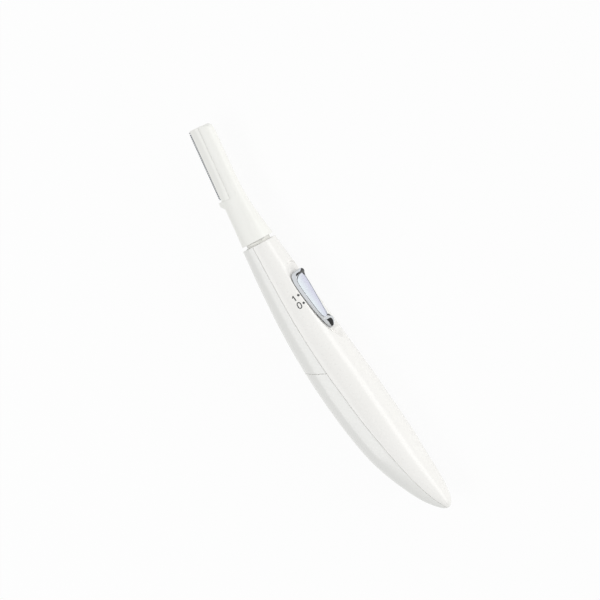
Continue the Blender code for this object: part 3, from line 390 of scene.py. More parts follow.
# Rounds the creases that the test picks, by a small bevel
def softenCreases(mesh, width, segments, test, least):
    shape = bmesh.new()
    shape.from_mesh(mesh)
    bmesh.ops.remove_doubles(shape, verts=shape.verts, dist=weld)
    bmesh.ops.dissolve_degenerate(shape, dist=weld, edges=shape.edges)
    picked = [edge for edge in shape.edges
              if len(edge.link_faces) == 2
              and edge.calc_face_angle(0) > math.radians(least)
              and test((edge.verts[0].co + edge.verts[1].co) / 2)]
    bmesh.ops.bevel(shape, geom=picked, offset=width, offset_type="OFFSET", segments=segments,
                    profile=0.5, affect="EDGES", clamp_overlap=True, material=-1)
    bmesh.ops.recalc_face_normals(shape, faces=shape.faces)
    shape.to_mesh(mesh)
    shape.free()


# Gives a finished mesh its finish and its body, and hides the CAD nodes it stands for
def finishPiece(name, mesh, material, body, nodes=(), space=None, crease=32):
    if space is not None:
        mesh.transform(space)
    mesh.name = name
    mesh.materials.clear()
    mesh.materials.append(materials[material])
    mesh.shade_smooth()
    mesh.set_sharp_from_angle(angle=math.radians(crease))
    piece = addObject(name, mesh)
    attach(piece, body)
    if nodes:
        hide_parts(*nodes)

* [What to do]
Write the data back out verbatim.

* [Worked answer]
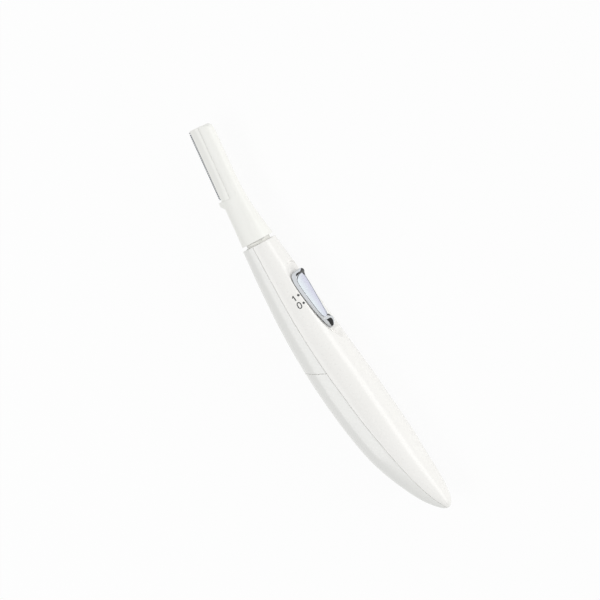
Continue the Blender code for this object: part 3, from line 390 of scene.py. More parts follow.
# Rounds the creases that the test picks, by a small bevel
def softenCreases(mesh, width, segments, test, least):
    shape = bmesh.new()
    shape.from_mesh(mesh)
    bmesh.ops.remove_doubles(shape, verts=shape.verts, dist=weld)
    bmesh.ops.dissolve_degenerate(shape, dist=weld, edges=shape.edges)
    picked = [edge for edge in shape.edges
              if len(edge.link_faces) == 2
              and edge.calc_face_angle(0) > math.radians(least)
              and test((edge.verts[0].co + edge.verts[1].co) / 2)]
    bmesh.ops.bevel(shape, geom=picked, offset=width, offset_type="OFFSET", segments=segments,
                    profile=0.5, affect="EDGES", clamp_overlap=True, material=-1)
    bmesh.ops.recalc_face_normals(shape, faces=shape.faces)
    shape.to_mesh(mesh)
    shape.free()


# Gives a finished mesh its finish and its body, and hides the CAD nodes it stands for
def finishPiece(name, mesh, material, body, nodes=(), space=None, crease=32):
    if space is not None:
        mesh.transform(space)
    mesh.name = name
    mesh.materials.clear()
    mesh.materials.append(materials[material])
    mesh.shade_smooth()
    mesh.set_sharp_from_angle(angle=math.radians(crease))
    piece = addObject(name, mesh)
    attach(piece, body)
    if nodes:
        hide_parts(*nodes)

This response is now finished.